Mit seinem Entscheid SB230113-O/U/cwo vom 25. Januar 2024 urteilt das Obergericht nicht materiell (inhaltlich) über Schuld oder Unschuld. Soweit kam es gar nicht. Das Obergericht (Besetzung: Christian Prinz, Maya Knüsel und Roberto Faga) stellte so gravierende Mängel beim Verfahren der Vorinstanz fest, dass es den Fall zur Überarbeitung an die Staatsanwaltschaft zurückweist. 

In einer Medienmitteilung zu dem Urteil begründet das Obergericht, «die in einem Strafverfahren zentralen Ansprüche auf rechtliches Gehört und auf eine den gesetzlichen Vorgaben entsprechende Anklageschrift» seien verletzt worden. Weil diese Mängel vom Obergericht selbst nicht korrigiert (in Juristendeutsch: «geheilt») werden können, bleibe dem Obergericht nur, das Urteil aufzuheben und an die Staatsanwaltschaft zurückzuweisen.

Interessant auch der letzte Satz im Lead der Medienmitteilung: «Der Anspruch auf ein faires Gerichtsverfahren gilt für alle Beschuldigten, unabhängig von deren Bekanntheit oder der Grösse und Komplexität des Falles.»

Rückblende

Zur Erinnerung: Das Bezirksgericht Zürich hatte 2022 in einem der spektakulärsten Wirtschaftsprozesse seit vielen Jahren den ehemaligen Raiffeisen-CEO Pierin Vincenz, den ehemaligen Aduno-CEO und Weggefährten Vincenz‘, Beat Stocker und vier weitere Beschuldigte wegen gewerbsmässigem Betrug und weiteren Delikten zu teilweise empfindlichen Gefängnisstrafen verurteilt. Die Hauptangeklagten Vincenz und Stocker hätten gemäss dem Urteil Haftstrafen von drei Jahren und neun Monaten (Vincenz) und vier Jahren (Beat Stocker) absitzen müssen. Strafen in dieser Höhe können auch nicht mehr bedingt ausgesprochen werden, d.h. die beiden Hauptbeschuldigten hätten ihre Strafen tatsächlich antreten müssen.
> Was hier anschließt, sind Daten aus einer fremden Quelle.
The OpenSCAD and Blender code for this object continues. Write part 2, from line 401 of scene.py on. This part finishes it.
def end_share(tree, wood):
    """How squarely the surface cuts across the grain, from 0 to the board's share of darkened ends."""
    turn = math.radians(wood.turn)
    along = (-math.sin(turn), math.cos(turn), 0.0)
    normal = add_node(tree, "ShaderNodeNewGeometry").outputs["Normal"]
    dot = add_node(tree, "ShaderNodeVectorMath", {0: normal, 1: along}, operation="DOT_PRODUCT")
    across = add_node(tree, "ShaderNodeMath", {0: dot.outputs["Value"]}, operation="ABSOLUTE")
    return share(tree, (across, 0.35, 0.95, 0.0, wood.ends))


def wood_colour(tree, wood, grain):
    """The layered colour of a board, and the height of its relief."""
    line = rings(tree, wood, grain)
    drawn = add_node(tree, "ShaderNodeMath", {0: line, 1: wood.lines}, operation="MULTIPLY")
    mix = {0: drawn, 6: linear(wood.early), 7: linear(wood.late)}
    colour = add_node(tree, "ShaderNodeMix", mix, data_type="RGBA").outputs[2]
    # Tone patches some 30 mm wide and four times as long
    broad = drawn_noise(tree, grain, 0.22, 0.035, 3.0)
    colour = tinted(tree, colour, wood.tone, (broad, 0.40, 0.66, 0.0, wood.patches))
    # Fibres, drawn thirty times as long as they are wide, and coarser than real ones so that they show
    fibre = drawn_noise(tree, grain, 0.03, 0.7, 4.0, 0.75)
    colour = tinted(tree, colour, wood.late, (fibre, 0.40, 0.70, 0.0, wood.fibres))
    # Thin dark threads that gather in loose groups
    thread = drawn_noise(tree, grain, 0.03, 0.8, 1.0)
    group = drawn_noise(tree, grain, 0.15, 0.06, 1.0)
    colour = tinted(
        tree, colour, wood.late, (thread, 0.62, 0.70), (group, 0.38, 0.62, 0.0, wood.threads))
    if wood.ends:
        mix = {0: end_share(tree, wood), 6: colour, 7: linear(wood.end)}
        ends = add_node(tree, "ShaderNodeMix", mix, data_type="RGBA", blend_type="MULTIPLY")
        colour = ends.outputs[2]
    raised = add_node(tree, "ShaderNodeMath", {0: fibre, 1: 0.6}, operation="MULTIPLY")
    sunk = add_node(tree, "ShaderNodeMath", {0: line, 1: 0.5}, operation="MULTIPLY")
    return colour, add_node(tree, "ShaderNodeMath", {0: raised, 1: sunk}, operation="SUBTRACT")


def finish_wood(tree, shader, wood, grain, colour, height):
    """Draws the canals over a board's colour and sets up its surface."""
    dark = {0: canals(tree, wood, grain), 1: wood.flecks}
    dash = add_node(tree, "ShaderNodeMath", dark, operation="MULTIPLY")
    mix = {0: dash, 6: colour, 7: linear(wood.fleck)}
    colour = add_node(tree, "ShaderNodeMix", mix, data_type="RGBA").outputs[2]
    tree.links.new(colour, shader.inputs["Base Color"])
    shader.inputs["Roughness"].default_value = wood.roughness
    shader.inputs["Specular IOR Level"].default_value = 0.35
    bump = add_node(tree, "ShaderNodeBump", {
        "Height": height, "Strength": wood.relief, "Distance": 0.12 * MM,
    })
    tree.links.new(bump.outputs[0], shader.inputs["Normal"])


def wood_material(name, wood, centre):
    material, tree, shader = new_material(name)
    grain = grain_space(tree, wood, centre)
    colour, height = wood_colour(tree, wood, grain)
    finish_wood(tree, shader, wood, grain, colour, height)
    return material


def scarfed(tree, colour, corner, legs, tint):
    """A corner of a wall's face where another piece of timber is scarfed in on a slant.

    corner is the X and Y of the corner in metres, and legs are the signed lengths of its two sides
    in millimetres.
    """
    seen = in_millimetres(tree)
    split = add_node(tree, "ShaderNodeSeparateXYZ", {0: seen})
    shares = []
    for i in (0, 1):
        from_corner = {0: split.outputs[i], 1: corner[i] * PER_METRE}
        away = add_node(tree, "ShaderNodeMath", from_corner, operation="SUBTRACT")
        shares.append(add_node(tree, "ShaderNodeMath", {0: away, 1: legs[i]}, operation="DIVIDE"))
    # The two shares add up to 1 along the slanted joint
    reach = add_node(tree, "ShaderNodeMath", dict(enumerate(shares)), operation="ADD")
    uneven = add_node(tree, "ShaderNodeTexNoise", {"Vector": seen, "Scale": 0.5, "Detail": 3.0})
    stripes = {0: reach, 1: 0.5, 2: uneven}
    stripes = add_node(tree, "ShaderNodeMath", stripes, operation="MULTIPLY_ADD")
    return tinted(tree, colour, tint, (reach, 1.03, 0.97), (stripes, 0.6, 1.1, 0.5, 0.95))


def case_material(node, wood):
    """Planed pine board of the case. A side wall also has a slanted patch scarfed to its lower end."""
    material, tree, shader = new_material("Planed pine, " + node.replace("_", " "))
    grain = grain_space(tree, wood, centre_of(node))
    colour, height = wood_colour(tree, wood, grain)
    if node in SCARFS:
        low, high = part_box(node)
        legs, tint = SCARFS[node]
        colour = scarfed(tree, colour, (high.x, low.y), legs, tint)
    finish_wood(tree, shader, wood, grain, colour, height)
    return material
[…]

Vorgeworfen worden war den Hauptbeschuldigten insbesondere, dass sie private Vergnügungen als Spesen abgerechnet hatten und dass sie bei Unternehmenstransaktionen für die Unternehmen, bei denen sie als Top-Manager angestellt gewesen waren, im Hintergrund und privat als Teilhaber der Gegenparteien beteiligt waren, ohne das transparent zu machen.

Viele Fragezeichen

Das Verfahren war durch verschiedene Umstände negativ aufgefallen: Zum einen waren bereits während der Strafuntersuchung regelmässig Informationen, welche ein schlechtes Licht auf die Hauptbeschuldigten warfen, an verschiedene Medien, insbesondere die SONNTAGSZEITUNG, durchgestossen. So wurde beispielsweise seitenweise ausgebreitet, wie die Hauptbeschuldigten auf Spesen in Zürcher Nachtclubs verkehrten oder nach einem Prostituiertenbesuch eine Suite demolierten, die dann auf Geschäftskosten repariert werden musste.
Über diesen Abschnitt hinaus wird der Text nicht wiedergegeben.